At the fourth and final stage, the eligible mutual policyholders must vote to amend the by-laws to allow the eligible non-mutual policyholders to vote. The company must then obtain the Superintendent’s authorization to send a notice of special meeting to all eligible mutual and non-mutual policyholders, and then all eligible policyholders must vote to approve the conversion proposal.

Approval of the Minister of Finance

In both cases, in order for the conversion to proceed, the company must seek the approval of the Minister of Finance for the conversion within three months of the policyholder vote approving the conversion. The process is completed when the Minister, on the recommendation of the Superintendent, approves the demutualization and issues letters patent of conversion to the converting company. The board of directors of the converting company may pass a resolution terminating the conversion process at any time before the letters patent of conversion are issued.

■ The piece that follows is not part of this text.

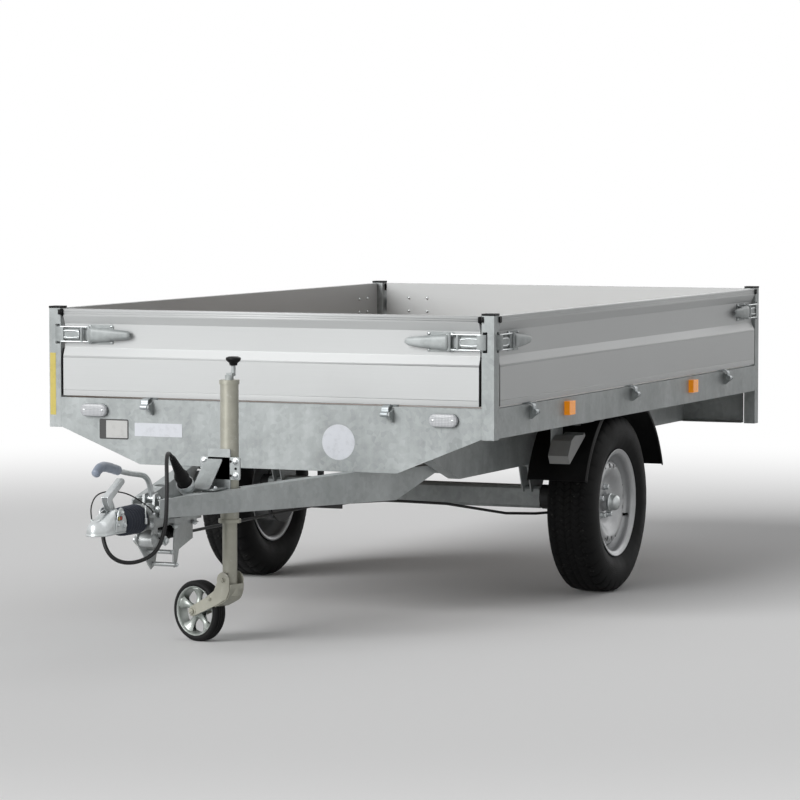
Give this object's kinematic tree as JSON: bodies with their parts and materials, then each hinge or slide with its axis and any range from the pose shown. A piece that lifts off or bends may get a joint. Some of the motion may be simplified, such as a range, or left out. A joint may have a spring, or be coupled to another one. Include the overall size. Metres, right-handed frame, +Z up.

Two-Year Freeze on Acquisitions of Demutualized P&Cs

The Regulations provide that the Minister of Finance may approve a proposed acquisition of a converted company within the first two years of its demutualization only if the proposed acquisition would not result in the converted company having a major shareholder holding more than 20% of any class of voting shares or more than 30% of any class of non-voting shares, other than in the case of an acquisition of a distressed Mutual P&C. This requirement for demutualized companies to be widely held for two years is intended to “give companies time to adjust to their new corporate structure and to limit the risk of takeover of recently demutualized companies.” This is expected to mean that a so-called sponsored demutualization structure will not be possible. Accordingly, demutualization may be less attractive to small Mutual P&Cs that do not wish to become public companies.